Start

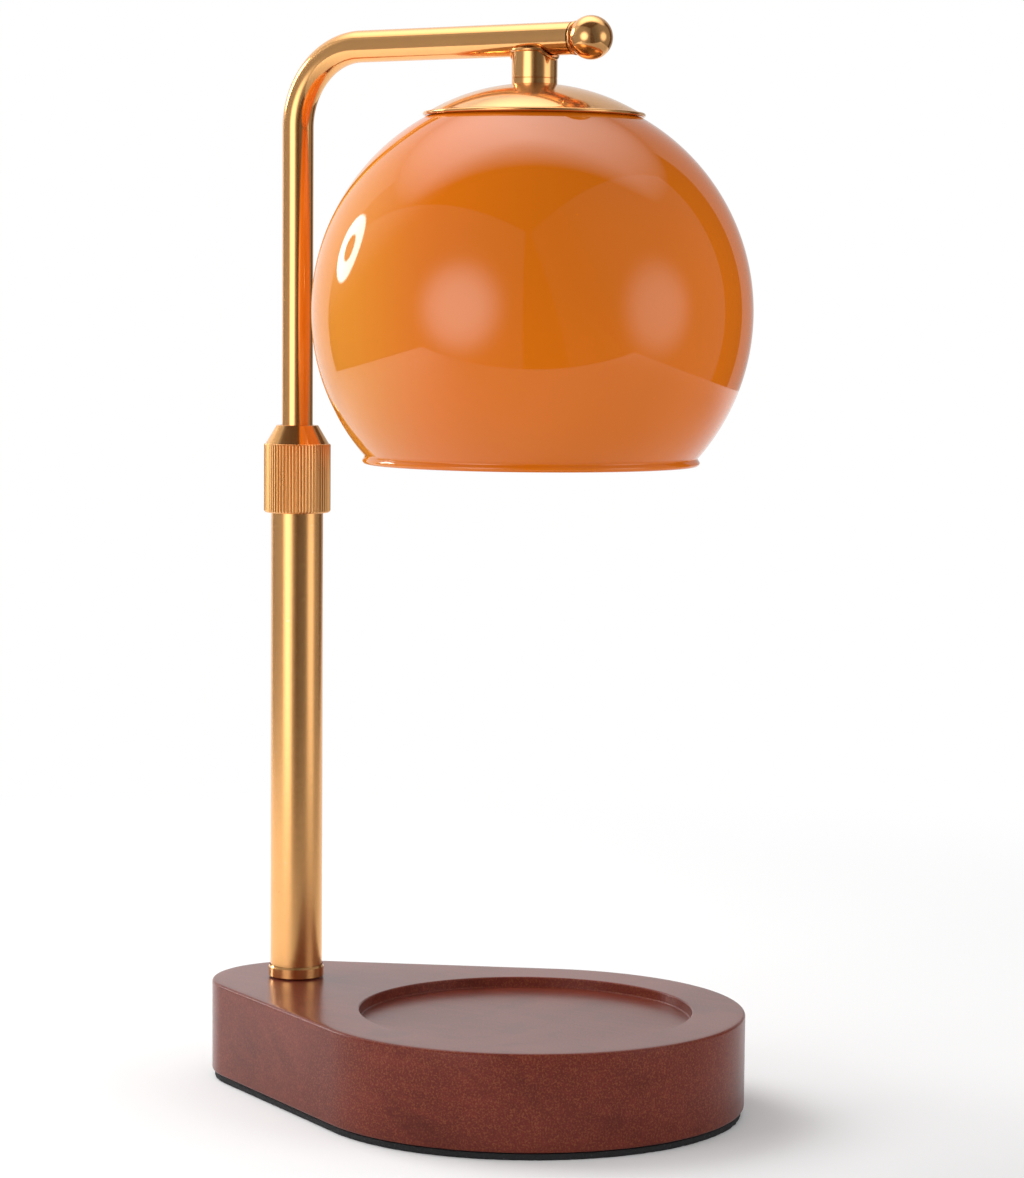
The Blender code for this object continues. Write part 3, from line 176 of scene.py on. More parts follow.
class LampColours(bpy.types.PropertyGroup):
    """Colours of the finishes."""

    gold: FloatVectorProperty(
        name="Gold",
        description="Colour of the gold plating",
        default=(0.96, 0.50, 0.188),
        subtype="COLOR",
    )
    glass: FloatVectorProperty(
        name="Shade glass",
        description="Colour of the shade's orange glass",
        default=(0.66, 0.150, 0.004),
        subtype="COLOR",
    )
    wood: FloatVectorProperty(
        name="Wood stain",
        description="Main colour of the stained wood",
        default=(0.130, 0.022, 0.015),
        subtype="COLOR",
    )
    wood_fleck: FloatVectorProperty(
        name="Wood flecks",
        description="Colour of the light flecks in the wood",
        default=(0.265, 0.080, 0.031),
        subtype="COLOR",
    )


class LampStage(bpy.types.PropertyGroup):
    """The studio: its light, floor and camera."""

    daylight: FloatProperty(
        name="Even light",
        description="Strength of the even light from all round",
        default=0.62,
    )
    key_power: FloatProperty(
        name="Key light",
        description="Power of the main light",
        default=12.5,
        unit="POWER",
    )
    side_power: FloatProperty(
        name="Side light",
        description="Power of the light from the left",
        default=6.0,
        unit="POWER",
    )
    fill_power: FloatProperty(
        name="Fill light",
        description="Power of the light from the right",
        default=3.5,
        unit="POWER",
    )
    floor_colour: FloatVectorProperty(
        name="Floor",
        description="Colour of the floor",
        default=(0.86, 0.86, 0.86),
        subtype="COLOR",
    )
    lens: FloatProperty(
        name="Lens",
        description="Focal length of the camera, in millimetres",
        default=108.7,
    )
    lens_rise: FloatProperty(
        name="Lens rise",
        description="Shift of the view, as a share of the picture's height",
        default=0.0927,
    )


# Shader nodes


class Signal:
    """An output socket that takes part in Python arithmetic."""

    def __init__(self, paint, socket):
        self.paint = paint
        self.socket = socket

    def maths(self, operation, *values):
        return self.paint.node("Math", {"operation": operation}, values)

    def __add__(self, other):
        return self.maths("ADD", self, other)

    def __radd__(self, other):
        return self.maths("ADD", other, self)

    def __sub__(self, other):
        return self.maths("SUBTRACT", self, other)

    def __rsub__(self, other):
        return self.maths("SUBTRACT", other, self)

    def __mul__(self, other):
        return self.maths("MULTIPLY", self, other)

    def __rmul__(self, other):
        return self.maths("MULTIPLY", other, self)

    def __truediv__(self, other):
        return self.maths("DIVIDE", self, other)

    def __rtruediv__(self, other):
        return self.maths("DIVIDE", other, self)

    def __pow__(self, other):
        return self.maths("POWER", self, other)

    def __rpow__(self, other):
        return self.maths("POWER", other, self)

    def least(self, other):
        return self.maths("MINIMUM", self, other)

    def most(self, other):
        return self.maths("MAXIMUM", self, other)


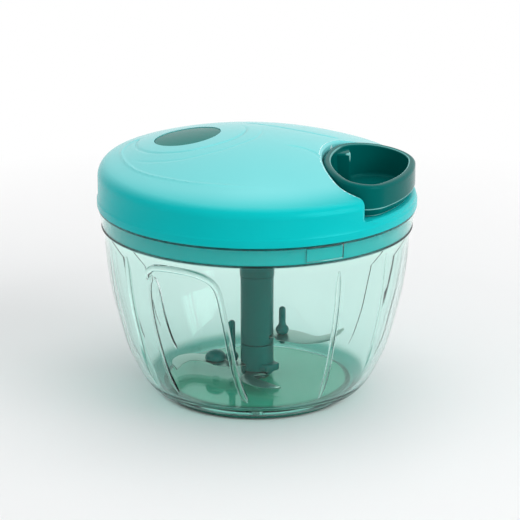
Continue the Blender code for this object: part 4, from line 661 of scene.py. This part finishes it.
def lid_lean(x, y, z):
    """How much higher the leaning lid is at a point."""
    share = (np.array((x, y)).T @ np.array(polar(1.0, LEAN_AZIMUTH))) / LID_WALL
    return LEAN_RISE * share * np.clip((z - LEAN_FOOT) / (CROWN_TOP - LEAN_FOOT) * 2.0, 0.0, 1.0)


def shoulder_centre(inset=0.0):
    bend = max(SHOULDER - inset, SHOULDER / 4)
    across = LID_WALL - inset - bend
    return across, CROWN_CENTRE + math.sqrt((CROWN_RADIUS - inset - bend) ** 2 - across ** 2), bend


def crown(inset, rings, shoulder_rings):
    """Section of the lid's top from its middle to the wall."""
    radius = CROWN_RADIUS - inset
    across, up, bend = shoulder_centre(inset)
    turn = math.asin(across / (radius - bend))
    points = [
        (radius * math.sin(turn * step / rings), CROWN_CENTRE + radius * math.cos(turn * step / rings))
        for step in range(rings)
    ]
    for angle in np.linspace(turn, math.pi / 2, shoulder_rings + 1):
        points.append((across + bend * math.sin(angle), up + bend * math.cos(angle)))
    return points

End

Using the entries above, give again exactly the lines from the line holding "Continue the Blender" through the line holding "return across, CROWN_CENTRE". Include both end lines and nothing else.

- TASK SOLUTION
Continue the Blender code for this object: part 4, from line 661 of scene.py. This part finishes it.
def lid_lean(x, y, z):
    """How much higher the leaning lid is at a point."""
    share = (np.array((x, y)).T @ np.array(polar(1.0, LEAN_AZIMUTH))) / LID_WALL
    return LEAN_RISE * share * np.clip((z - LEAN_FOOT) / (CROWN_TOP - LEAN_FOOT) * 2.0, 0.0, 1.0)


def shoulder_centre(inset=0.0):
    bend = max(SHOULDER - inset, SHOULDER / 4)
    across = LID_WALL - inset - bend
    return across, CROWN_CENTRE + math.sqrt((CROWN_RADIUS - inset - bend) ** 2 - across ** 2), bend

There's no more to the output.